There may be another explanation and it has to do with keeping higher oil storage levels at home than abroad. As the FT explains, "the most intriguing suggestion for the shift is more strategic: Riyadh’s own concerns about rising tensions with its neighbours."

“[The] reason for no real deep stock draw in [the] kingdom will be mainly security related,” said Cyril Widdershoven, who runs the Verocy consultancy.

 

That suggests, he said, that Saudi Arabia is concerned enough about its deteriorating relationship with Iran, and to a lesser degree Qatar, to keep higher oil stocks at home in case of any disruption.

To be sure, with Crown Prince Mohammed bin Salman saying this week that Iran’s support for Houthi fighters in Yemen, and the provision to them of missiles capable of striking deep into the kingdom, constitutes an act of war, "it is certainly an intriguing theory", one which Shepperd writes that "at times of heightened tension between two of Opec’s biggest producers it is one the market may start tracking closely."
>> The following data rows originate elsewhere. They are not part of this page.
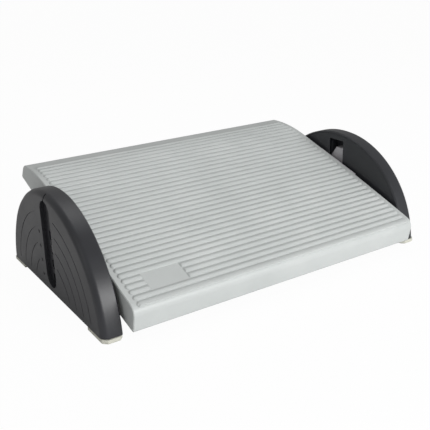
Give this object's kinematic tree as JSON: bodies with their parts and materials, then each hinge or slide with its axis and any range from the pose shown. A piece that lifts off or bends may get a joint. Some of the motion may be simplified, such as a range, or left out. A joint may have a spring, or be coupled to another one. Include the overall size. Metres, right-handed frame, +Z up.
{
  "type": "tilting under desk footrest",
  "caption": "Under desk footrest: a ridged foot platform that tilts on two pivot pins and slides up and down in two arched side supports with soft feet.",
  "frame": {"origin": "centre of the bounding box's footprint, on the floor", "axes": "+X across the footrest to the right as its user sees it, +Y away from the user, +Z up"},
  "size_m": [0.512, 0.3357, 0.141],
  "materials": {
    "tread_plastic": "light grey moulded ABS, fine grain",
    "support_plastic": "anthracite moulded polypropylene, satin",
    "slider_plastic": "pale grey acetal, smooth",
    "foot_rubber": "beige-grey soft rubber",
    "ring_rubber": "black rubber",
    "clip_steel": "spring steel",
    "screw_steel": "zinc plated"
  },
  "bodies": {
    "supports": {"left_outer_shell": "support_plastic", "left_inner_cover": "support_plastic", "left_cover_screws": "screw_steel", "left_front_foot": "foot_rubber", "left_rear_foot": "foot_rubber", "right_outer_shell": "support_plastic", "right_inner_cover": "support_plastic", "right_cover_screws": "screw_steel", "right_front_foot": "foot_rubber", "right_rear_foot": "foot_rubber"},
    "height_carriage": {"left_pivot_block": "slider_plastic", "left_friction_ring": "ring_rubber", "right_pivot_block": "slider_plastic", "right_friction_ring": "ring_rubber"},
    "platform": {"platform_tread": "tread_plastic", "left_hub_plate": "slider_plastic", "left_pin_cap": "slider_plastic", "left_retaining_clip": "clip_steel", "left_hub_screws": "screw_steel", "right_hub_plate": "slider_plastic", "right_pin_cap": "slider_plastic", "right_retaining_clip": "clip_steel", "right_hub_screws": "screw_steel"}
  },
  "joints": [
    {"name": "height", "type": "slide", "parent": "supports", "child": "height_carriage", "axis": [0, 0, 1], "range_m": [-0.04, 0.02]},
    {"name": "tilt", "type": "hinge", "parent": "height_carriage", "child": "platform", "pos_m": [0, 0, 0.063], "axis": [1, 0, 0], "range_deg": [-17, 3]}
  ]
}
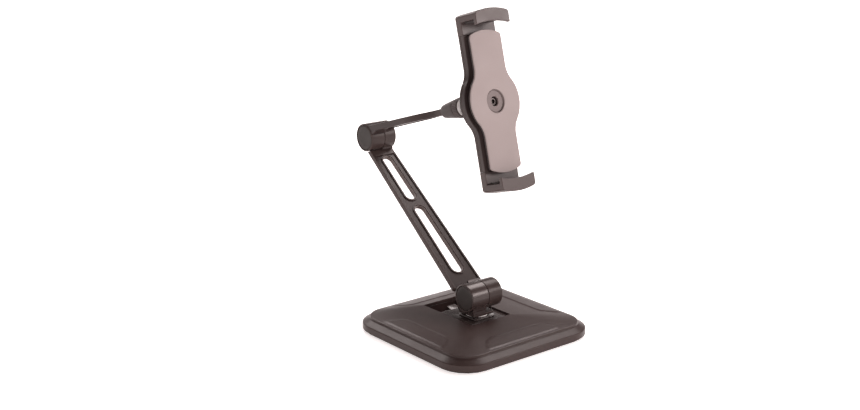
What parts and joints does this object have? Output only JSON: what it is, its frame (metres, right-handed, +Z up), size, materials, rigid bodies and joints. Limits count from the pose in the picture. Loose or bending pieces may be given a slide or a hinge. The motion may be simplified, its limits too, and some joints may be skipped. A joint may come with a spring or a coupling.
{
  "type": "tablet stand",
  "caption": "Free-standing tablet stand: weighted square base, swivelling pedestal, hinged arms, ball joint and a spring clamp with geared jaws.",
  "frame": {"origin": "centre of the base's underside, on the desk", "axes": "+Z up; +X along the hinge axes; -Y is the front, the way the clamp's face looks"},
  "size_m": [0.16, 0.2381, 0.2946],
  "materials": {
    "rubber_pad": "moulded rubber with a fine dimple",
    "base_plastic": "satin black-brown plastic",
    "ballast_steel": "plain rolled steel",
    "fastener_steel": "zinc-plated steel",
    "spring_steel": "drawn spring steel",
    "foot_plastic": "semi-gloss black-brown plastic",
    "arm_paint": "satin powder coat on die-cast aluminium",
    "cap_plastic": "satin plastic cap",
    "slip_nylon": "natural nylon",
    "ball_steel": "polished hard steel",
    "clamp_plastic": "satin black-brown plastic",
    "panel_grey": "warm grey matte panel",
    "jaw_rubber": "soft grip rubber"
  },
  "bodies": {
    "base": {"anti_slip_pad": "rubber_pad", "bottom_plate": "base_plastic", "ballast_plate": "ballast_steel", "base_cover": "base_plastic", "base_screw_1": "fastener_steel", "base_screw_2": "fastener_steel", "base_screw_3": "fastener_steel", "base_screw_4": "fastener_steel", "dock_tray": "base_plastic", "latch_spring": "spring_steel"},
    "latch": {"latch_button": "foot_plastic"},
    "foot": {"foot_plate": "foot_plastic", "swivel_plate": "foot_plastic"},
    "pedestal": {"pedestal": "arm_paint", "swivel_bolt": "fastener_steel", "swivel_washer": "slip_nylon", "lower_hinge_bolt": "fastener_steel", "lower_hinge_washer": "slip_nylon", "lower_hinge_cap_left": "cap_plastic"},
    "lower_arm": {"lower_arm": "arm_paint", "lower_hinge_nut": "fastener_steel", "lower_hinge_cap_right": "cap_plastic", "upper_hinge_nut": "fastener_steel", "upper_hinge_cap_right": "cap_plastic"},
    "upper_arm": {"upper_arm": "arm_paint", "upper_hinge_bolt": "fastener_steel", "upper_hinge_washer": "slip_nylon", "upper_hinge_cap_left": "cap_plastic", "socket_body": "arm_paint", "ball_seat": "slip_nylon"},
    "collar": {"lock_collar": "arm_paint"},
    "pivot": {"pivot_ball": "ball_steel"},
    "stud": {"ball_shank": "ball_steel", "centre_screw": "fastener_steel"},
    "clamp": {"back_shell": "clamp_plastic", "front_frame": "clamp_plastic", "face_panel": "panel_grey", "shell_screw_1": "fastener_steel", "shell_screw_2": "fastener_steel", "shell_screw_3": "fastener_steel", "shell_screw_4": "fastener_steel", "pinion_spring": "spring_steel"},
    "pinion": {"jaw_pinion": "slip_nylon"},
    "upper_jaw": {"upper_jaw": "clamp_plastic", "upper_jaw_pad": "jaw_rubber"},
    "lower_jaw": {"lower_jaw": "clamp_plastic", "lower_jaw_pad": "jaw_rubber"}
  },
  "joints": [
    {"name": "foot_slide", "type": "slide", "parent": "base", "child": "foot", "axis": [0, 1, 0], "range_m": [0, 0.01]},
    {"name": "latch_press", "type": "slide", "parent": "base", "child": "latch", "axis": [0, 0, -1], "range_m": [0, 0.0031], "deforming": ["latch_spring"]},
    {"name": "base_swivel", "type": "hinge", "parent": "foot", "child": "pedestal", "pos_m": [0, -0.005, 0.018], "axis": [0, 0, 1], "range_deg": [-180, 180]},
    {"name": "lower_hinge", "type": "hinge", "parent": "pedestal", "child": "lower_arm", "pos_m": [0, -0.008, 0.0372], "axis": [1, 0, 0], "range_deg": [-25, 75]},
    {"name": "upper_hinge", "type": "hinge", "parent": "lower_arm", "child": "upper_arm", "pos_m": [0, 0.14469, 0.15736], "axis": [-1, 0, 0], "range_deg": [-25, 95]},
    {"name": "collar_turn", "type": "hinge", "parent": "upper_arm", "child": "collar", "pos_m": [0, 0.0159, 0.20421], "axis": [0, -0.9563, 0.2924], "continuous": true},
    {"name": "ball_tilt", "type": "hinge", "parent": "upper_arm", "child": "pivot", "pos_m": [0, 0.0159, 0.20421], "axis": [1, 0, 0], "range_deg": [-20, 20]},
    {"name": "ball_pan", "type": "hinge", "parent": "pivot", "child": "stud", "pos_m": [0, 0.0159, 0.20421], "axis": [0, 0.2689, 0.9632], "range_deg": [-20, 20]},
    {"name": "clamp_turn", "type": "hinge", "parent": "stud", "child": "clamp", "pos_m": [0.00216, -0.02671, 0.21611], "axis": [0.0488, -0.962, 0.2686], "continuous": true},
    {"name": "jaw_open", "type": "slide", "parent": "clamp", "child": "upper_jaw", "axis": [0.0174, 0.2697, 0.9628], "range_m": [0, 0.044], "stiffness_N_per_m": 60, "springref_m": -0.05},
    {"name": "lower_jaw_open", "type": "slide", "parent": "clamp", "child": "lower_jaw", "axis": [-0.0174, -0.2697, -0.9628], "range_m": [0, 0.0441]},
    {"name": "pinion_turn", "type": "hinge", "parent": "clamp", "child": "pinion", "pos_m": [0.00216, -0.02671, 0.21611], "axis": [-0.0488, 0.962, -0.2686], "range_deg": [0, 340]}
  ],
  "couplings": [
    {"joint": "latch_press", "follows": "foot_slide", "ratio": 0.3},
    {"joint": "lower_jaw_open", "follows": "jaw_open", "ratio": 1},
    {"joint": "pinion_turn", "follows": "jaw_open", "rad_per_m": 133.33}
  ]
}
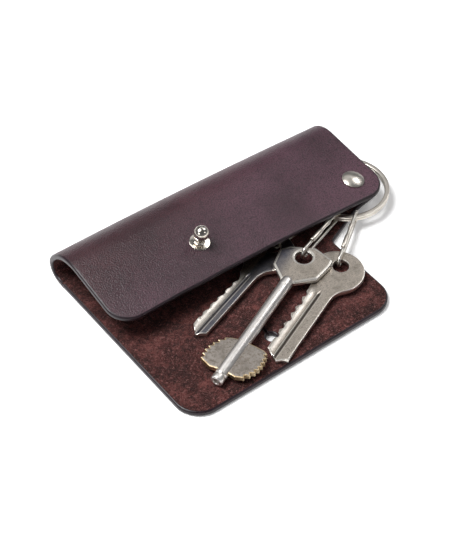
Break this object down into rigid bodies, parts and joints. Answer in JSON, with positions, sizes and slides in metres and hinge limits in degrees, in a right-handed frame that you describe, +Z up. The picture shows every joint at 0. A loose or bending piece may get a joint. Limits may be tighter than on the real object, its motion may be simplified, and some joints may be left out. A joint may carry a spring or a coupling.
{
  "type": "leather key organiser",
  "caption": "Folded leather key case, shown open: stud-and-slit closing flap, split ring held by a rivet, spring clips and keys that tuck inside.",
  "frame": {"origin": "on the flat underside of the back panel, 64 mm from the case's left end and 9 mm behind the flap's crease line", "axes": "+X along the case towards the split ring, +Y towards the folded spine, +Z up out of the back panel"},
  "size_m": [0.1317, 0.0895, 0.0242],
  "materials": {
    "leather": "smooth dark burgundy brown grain outside, reddish suede inside",
    "nickel": "bright nickel plate",
    "spring_steel": "polished nickel-plated steel wire",
    "key_nickel": "worn nickel plate",
    "key_brass": "worn nickel over brass, brass showing on the edges"
  },
  "bodies": {
    "case": {"back_panel": "leather", "cover_sleeve": "leather", "rivet_post": "nickel", "rivet_cap": "nickel"},
    "flap": {"closing_flap": "leather"},
    "cover": {"cover_front": "leather", "stud_head": "nickel", "stud_screw": "nickel"},
    "ring": {"split_ring": "nickel"},
    "clip_left": {"clip_left_frame": "spring_steel", "clip_left_pin": "spring_steel"},
    "gate_left": {"clip_left_gate": "nickel"},
    "clip_centre": {"clip_centre_frame": "spring_steel", "clip_centre_pin": "spring_steel"},
    "gate_centre": {"clip_centre_gate": "nickel"},
    "clip_right": {"clip_right_frame": "spring_steel", "clip_right_pin": "spring_steel"},
    "gate_right": {"clip_right_gate": "nickel"},
    "key_left": {"cylinder_key_left": "key_nickel"},
    "key_centre": {"lever_key_bow": "key_nickel", "lever_key_shank": "nickel", "lever_key_bit": "key_brass"},
    "key_right": {"cylinder_key_right": "key_nickel"}
  },
  "joints": [
    {"name": "flap_close", "type": "hinge", "parent": "case", "child": "flap", "pos_m": [0, -0.00885, 0.00722], "axis": [-1, 0, 0], "range_deg": [0, 168], "deforming": ["closing_flap"]},
    {"name": "ring_gather", "type": "hinge", "parent": "case", "child": "ring", "pos_m": [0.0517, 0.0072, 0.0051], "axis": [0, 0, 1], "range_deg": [-30.5, 0.5]},
    {"name": "cover_lift", "type": "hinge", "parent": "case", "child": "cover", "pos_m": [0.042, -0.003, 0.0096], "axis": [0.9498, -0.3046, -0.0717], "range_deg": [-20, 0], "stiffness_Nm_per_rad": 0.004},
    {"name": "clip_left_slide", "type": "hinge", "parent": "ring", "child": "clip_left", "pos_m": [0.0502, 0.01, 0.0051], "axis": [0, 0, 1], "range_deg": [-15, 0]},
    {"name": "clip_centre_slide", "type": "hinge", "parent": "ring", "child": "clip_centre", "pos_m": [0.0502, 0.01, 0.0051], "axis": [0, 0, 1], "range_deg": [-3, 0]},
    {"name": "clip_right_slide", "type": "hinge", "parent": "ring", "child": "clip_right", "pos_m": [0.0502, 0.01, 0.0051], "axis": [0, 0, -1], "range_deg": [-80, 0]},
    {"name": "key_left_swing", "type": "hinge", "parent": "clip_left", "child": "key_left", "pos_m": [0.00768, 0.00166, 0.0047], "axis": [-0.0248, -0.0083, 0.9997], "range_deg": [-20, 0]},
    {"name": "key_centre_swing", "type": "hinge", "parent": "clip_centre", "child": "key_centre", "pos_m": [0.01195, -0.01142, 0.0069], "axis": [-0.0313, -0.0135, 0.9994], "range_deg": [-3, 0]},
    {"name": "key_right_swing", "type": "hinge", "parent": "clip_right", "child": "key_right", "pos_m": [0.02136, -0.02166, 0.0047], "axis": [0.0241, 0.0101, -0.9997], "range_deg": [-50, 0]},
    {"name": "gate_left_open", "type": "hinge", "parent": "clip_left", "child": "gate_left", "pos_m": [0.02697, 0.00458, 0.0073], "axis": [0.1392, -0.9903, 0], "range_deg": [0, 12], "stiffness_Nm_per_rad": 0.0005},
    {"name": "gate_centre_open", "type": "hinge", "parent": "clip_centre", "child": "gate_centre", "pos_m": [0.03052, -0.00285, 0.0078], "axis": [0.36, -0.933, 0], "range_deg": [0, 12], "stiffness_Nm_per_rad": 0.0005},
    {"name": "gate_right_open", "type": "hinge", "parent": "clip_right", "child": "gate_right", "pos_m": [0.03701, -0.00915, 0.0073], "axis": [0.5764, -0.8171, 0], "range_deg": [0, 12], "stiffness_Nm_per_rad": 0.0005}
  ],
  "couplings": [
    {"joint": "ring_gather", "follows": "flap_close", "ratio": -0.17857}
  ]
}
And while there is no definitive explanation for the inventory discrepnacy observed by Orbital, what makes this mystery especially intriguing is how polar opposite the two most likely explanation are in terms of oil prices: either Saudi Arabia is covering up the lack of demand and warehousing excess oil, which will eventually send oil prices sliding, or if the "security-related" explanation is accurate, then Saudi Arabia is indeed preparing for war with Iran, which once the shooting begins will send the price of oil into the stratosphere.